• [Records for this exercise]
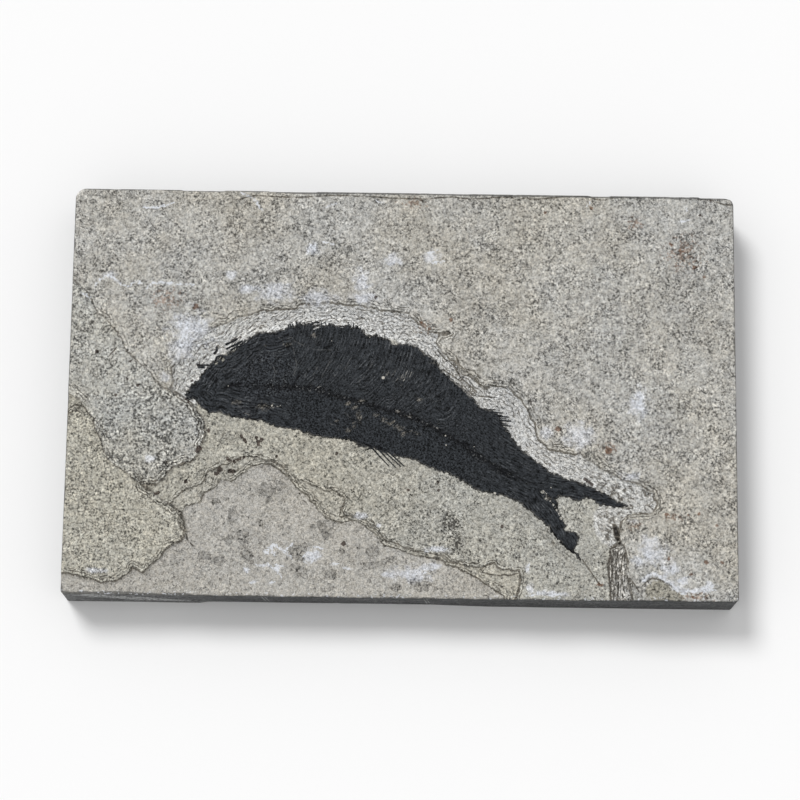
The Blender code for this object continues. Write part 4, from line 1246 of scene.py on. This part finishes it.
def break_line_group():
    """Painted shadow lines and painted highlights along a ledge, from the signed distance to it."""
    tree, given, result = new_group(
        "break_line", [("Place", "vector", None), ("Depth", "value", 0.0), ("Width", "value", 0.4),
                       ("Echo", "value", 0.5), ("Reach", "value", 2.6), ("Spacing", "value", 0.9)],
        [("Line", "value"), ("LipHighlight", "value")])
    place = given["Place"]
    slow = grain_of(tree, place, 3.6, 2.0, 0.5, 8.0)
    quick = grain_of(tree, place, 0.9, 3.0, 0.6, 9.0)
    tiny = grain_of(tree, place, 0.6, 2.0, 0.5, 10.0)
    depth = nudged(tree, nudged(tree, nudged(tree, given["Depth"], 0.6, slow), 1.0, quick), 0.4, tiny)
    off = maths(tree, "DIVIDE", maths(tree, "ABSOLUTE", maths(tree, "SUBTRACT", depth, 0.12)), given["Width"])
    patchy = smooth_step(tree, grain_of(tree, place, 3.4, 2.0, 0.5, 5.0), 0.36, 0.56)
    line = product(tree, falling_step(tree, off, 0.2, 1.0), maths(tree, "MULTIPLY_ADD", patchy, 0.5, 0.5))
    folded = nudged(tree, nudged(tree, nudged(tree, given["Depth"], 2.4, slow), 1.3, quick), 0.5, tiny)
    half = maths(tree, "MULTIPLY", given["Spacing"], 0.5)
    fold = maths(tree, "PINGPONG", folded, half)
    past = maths(tree, "ADD", given["Depth"], given["Reach"])
    near = product(tree, smooth_step(tree, nudged(tree, past, 2.4, slow), 0.0, 0.5),
                   falling_step(tree, given["Depth"], 0.0, 0.5), given["Echo"])
    strong = smooth_step(tree, grain_of(tree, place, 2.4, 2.0, 0.5, 6.0), 0.36, 0.58)
    echo = product(tree, falling_step(tree, fold, 0.03, 0.2), near, strong)
    tree.links.new(maths(tree, "MAXIMUM", line, echo), result["Line"])
    between = smooth_step(tree, maths(tree, "SUBTRACT", half, fold), 0.16, 0.03)
    # Painted highlight: a pale band on the ledge's upper edge, and pale strips between its lines.
    lip_highlight = product(tree, smooth_step(tree, depth, -0.75, -0.45), falling_step(tree, depth, -0.4, -0.1), patchy)
    tree.links.new(maths(tree, "MAXIMUM", lip_highlight, product(tree, between, near)), result["LipHighlight"])
    return tree


BREAK_LINE = break_line_group()

# %% Stroke group


def stroke_group():
    """A thin wandering line along drawn strokes."""
    tree, given, result = new_group(
        "stroke", [("Place", "vector", None), ("Signed", "value", 0.0), ("Gap", "value", 0.0),
                   ("Width", "value", 0.3), ("Wander", "value", 0.5)],
        [("Line", "value")])
    place = given["Place"]
    push = maths(tree, "SUBTRACT", grain_of(tree, place, 0.9, 3.0, 0.6, 11.0), 0.5)
    off = maths(tree, "ABSOLUTE", maths(tree, "MULTIPLY_ADD", push, given["Wander"], given["Signed"]))
    line = falling_step(tree, maths(tree, "DIVIDE", off, given["Width"]), 0.25, 1.0)
    patchy = smooth_step(tree, grain_of(tree, place, 1.7, 2.0, 0.5, 12.0), 0.34, 0.52)
    near = falling_step(tree, given["Gap"], 0.45, 0.9)
    tree.links.new(product(tree, line, near, maths(tree, "MULTIPLY_ADD", patchy, 0.65, 0.35)), result["Line"])
    return tree


STROKE = stroke_group()

# %% Contour group


def contour_group():
    """A distance folded into thin parallel lines that wander and break off."""
    tree, given, result = new_group(
        "contour", [("Place", "vector", None), ("Distance", "value", 0.0), ("Spacing", "value", 1.0),
                    ("Wander", "value", 1.0), ("Width", "value", 0.2)],
        [("Line", "value")])
    place = given["Place"]
    push = maths(tree, "SUBTRACT", grain_of(tree, place, 2.4, 3.0, 0.6, 14.0), 0.5)
    distance = maths(tree, "MULTIPLY_ADD", push, given["Wander"], given["Distance"])
    fold = maths(tree, "PINGPONG", distance, maths(tree, "MULTIPLY", given["Spacing"], 0.5))
    line = falling_step(tree, maths(tree, "DIVIDE", fold, given["Width"]), 0.15, 1.0)
    broken = smooth_step(tree, grain_of(tree, place, 1.8, 2.0, 0.5, 15.0), 0.38, 0.58)
    tree.links.new(product(tree, line, broken), result["Line"])
    return tree


CONTOUR = contour_group()
print("groups", [group.name for group in bpy.data.node_groups])

# %% [markdown]
# ### The split face
# Each bed has its own grey and its own grain. Ledges are darkened at their foot by a painted
# shadow, and their upper edges get a painted highlight. A ledge is hidden where a later field
# has cut it away.

# %% Colours of the face
TOP_GREY = (0.386, 0.377, 0.350, 1)
LEFT_GREY = (0.382, 0.379, 0.352, 1)
LEFT_DARK = (0.335, 0.333, 0.312, 1)
CORNER_OLIVE = (0.38, 0.367, 0.318, 1)
BASIN_CREAM = (0.37, 0.357, 0.31, 1)
BASIN_GREY = (0.358, 0.352, 0.318, 1)
HALO_CREAM = (0.545, 0.545, 0.53, 1)
HALO_WHITE = (0.68, 0.68, 0.66, 1)
STEP_CREAM = (0.382, 0.368, 0.322, 1)
PANEL_PINK = (0.405, 0.39, 0.357, 1)
STRIP_GREY = (0.5, 0.485, 0.45, 1)
# painted shadow along ledges and laminae, also the dark of the cracks
SHADOW_AND_CRACK_BROWN = (0.13, 0.118, 0.098, 1)
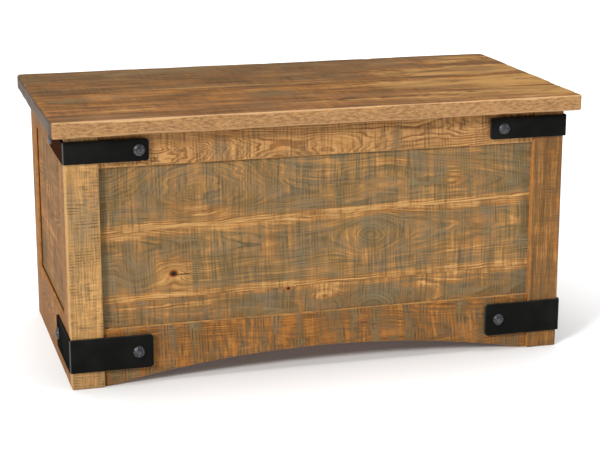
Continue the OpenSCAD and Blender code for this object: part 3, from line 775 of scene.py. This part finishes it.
def add_back():
    low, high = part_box("left_rear_stile")
    inner_x = high.x
    for i, place in enumerate(("top", "bottom")):
        add_board(
            f"back_{place}_rail", "case", "rail_wood", ALONG_X, RAIL, 60 + i, edge=1.6, glued=("-x", "+x"),
            trim=[(inner_x, -1.0, FLOOR), (-inner_x, high.y, CASE_H)],
        )
    for i, (place, seam) in enumerate((("upper", "-z"), ("lower", "+z"))):
        add_board(
            f"back_panel_{place}_board", "case", "panel_wood", ALONG_X, BACK_PANEL, 66 + i, edge=1.0,
            glued=(seam,),
            trim=[(inner_x - LAP, -1.0, RAIL_TOP - LAP), (LAP - inner_x, 1.0, OPEN_TOP + LAP)],
        )


def add_bottom():
    for i in range(1, 5):
        add_board(f"bottom_board_{i}", "case", "cedar", PLANK, CEDAR, 70 + i, edge=1.2, step=20.0)
    for i, (place, axes) in enumerate(
        (("front", ALONG_X), ("back", ALONG_X), ("left", SIDE_RAIL), ("right", SIDE_RAIL))
    ):
        add_board(f"{place}_cleat", "case", "cedar", axes, CEDAR, 76 + i, edge=1.2, step=24.0)


LID_CORNER = 11 * MM
LID_LOOKS = (
    replace(
        LID, patches=(
            (-380, -190, 90, 12, 0.0, -0.8), (100, -205, 160, 14, 0.0, -0.8),
            (430, -200, 260, 70, 0.0, -1.5),
        ),
    ),
    replace(
        LID, light="#8f5f2d", dark="#4c2c11", greyness=0.15, glow=0.35,
        patches=(
            (-475, -75, 60, 28, 0.0, 1.1), (-250, -60, 70, 16, 0.0, 0.6), (-61, -95, 60, 32, 0.0, 1.1),
            (400, -80, 300, 70, 0.0, -1.7),
        ),
    ),
    replace(
        LID, light="#83572b", dark="#4a2c14", greyness=0.4,
        patches=((-150, 8, 420, 7, 0.0, -1.3), (60, 60, 160, 20, 0.0, 0.6), (420, 60, 280, 70, 0.0, -1.6)),
    ),
    replace(
        LID, light="#7c532b", dark="#4b2f19", greyness=0.5,
        patches=(
            (-250, 205, 190, 40, 0.0, 0.7), (60, 215, 120, 26, 0.0, 0.5), (440, 200, 150, 60, 0.0, -1.2),
        ),
    ),
)


def lid_corners(points, *_):
    """Rounds the lid's four corners as seen from above."""
    lid_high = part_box("lid_board_4")[1]
    centre = np.array((lid_high.x, lid_high.y)) - LID_CORNER
    out = np.abs(points[:, :2]) - centre
    at_corner = (out > 0).all(axis=1)
    share = out[at_corner].max(axis=1) / np.linalg.norm(out[at_corner], axis=1)
    points[at_corner, :2] = np.sign(points[at_corner, :2]) * (centre + out[at_corner] * share[:, None])
    return points


def add_lid():
    last = len(LID_LOOKS)
    for i, look in enumerate(LID_LOOKS, 1):
        glued = [side for side, joined in (("-y", i > 1), ("+y", i < last)) if joined]
        add_board(
            f"lid_board_{i}", "lid", "lid_wood", PLANK, look, 80 + i, edge=6.5, glued=glued, wear=1.5,
            step=12.0, shape=lid_corners,
        )
    for i, place in enumerate(("left", "middle", "right")):
        add_board(
            f"{place}_lid_batten", "lid", "lid_wood", BATTEN, replace(LID, rim=None), 90 + i, edge=2.5,
            step=20.0,
        )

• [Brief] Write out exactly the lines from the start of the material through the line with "# %% Stroke group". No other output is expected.

• [Response to the exercise]
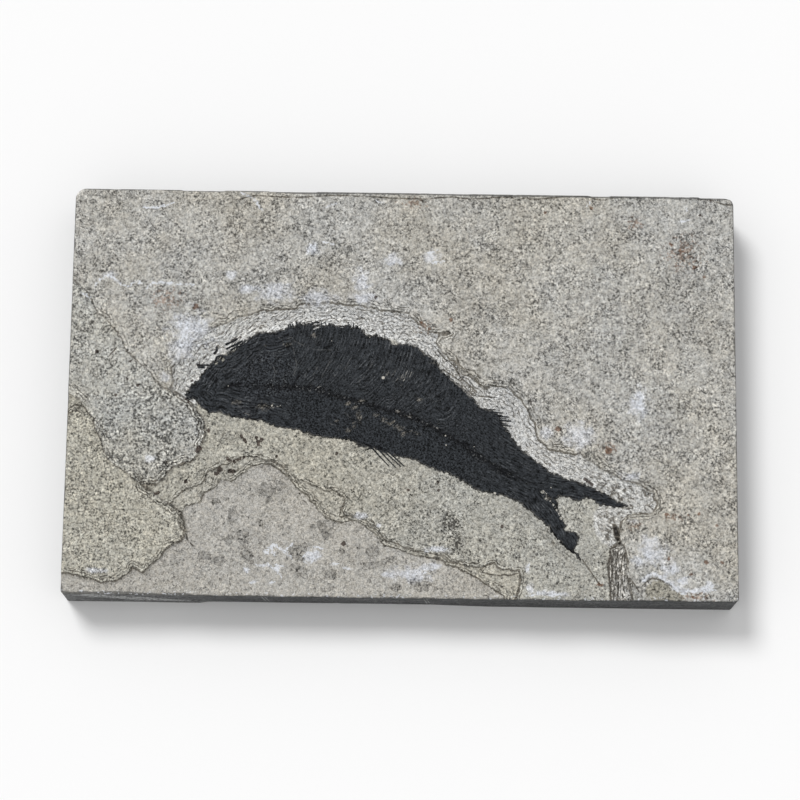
The Blender code for this object continues. Write part 4, from line 1246 of scene.py on. This part finishes it.
def break_line_group():
    """Painted shadow lines and painted highlights along a ledge, from the signed distance to it."""
    tree, given, result = new_group(
        "break_line", [("Place", "vector", None), ("Depth", "value", 0.0), ("Width", "value", 0.4),
                       ("Echo", "value", 0.5), ("Reach", "value", 2.6), ("Spacing", "value", 0.9)],
        [("Line", "value"), ("LipHighlight", "value")])
    place = given["Place"]
    slow = grain_of(tree, place, 3.6, 2.0, 0.5, 8.0)
    quick = grain_of(tree, place, 0.9, 3.0, 0.6, 9.0)
    tiny = grain_of(tree, place, 0.6, 2.0, 0.5, 10.0)
    depth = nudged(tree, nudged(tree, nudged(tree, given["Depth"], 0.6, slow), 1.0, quick), 0.4, tiny)
    off = maths(tree, "DIVIDE", maths(tree, "ABSOLUTE", maths(tree, "SUBTRACT", depth, 0.12)), given["Width"])
    patchy = smooth_step(tree, grain_of(tree, place, 3.4, 2.0, 0.5, 5.0), 0.36, 0.56)
    line = product(tree, falling_step(tree, off, 0.2, 1.0), maths(tree, "MULTIPLY_ADD", patchy, 0.5, 0.5))
    folded = nudged(tree, nudged(tree, nudged(tree, given["Depth"], 2.4, slow), 1.3, quick), 0.5, tiny)
    half = maths(tree, "MULTIPLY", given["Spacing"], 0.5)
    fold = maths(tree, "PINGPONG", folded, half)
    past = maths(tree, "ADD", given["Depth"], given["Reach"])
    near = product(tree, smooth_step(tree, nudged(tree, past, 2.4, slow), 0.0, 0.5),
                   falling_step(tree, given["Depth"], 0.0, 0.5), given["Echo"])
    strong = smooth_step(tree, grain_of(tree, place, 2.4, 2.0, 0.5, 6.0), 0.36, 0.58)
    echo = product(tree, falling_step(tree, fold, 0.03, 0.2), near, strong)
    tree.links.new(maths(tree, "MAXIMUM", line, echo), result["Line"])
    between = smooth_step(tree, maths(tree, "SUBTRACT", half, fold), 0.16, 0.03)
    # Painted highlight: a pale band on the ledge's upper edge, and pale strips between its lines.
    lip_highlight = product(tree, smooth_step(tree, depth, -0.75, -0.45), falling_step(tree, depth, -0.4, -0.1), patchy)
    tree.links.new(maths(tree, "MAXIMUM", lip_highlight, product(tree, between, near)), result["LipHighlight"])
    return tree


BREAK_LINE = break_line_group()

# %% Stroke group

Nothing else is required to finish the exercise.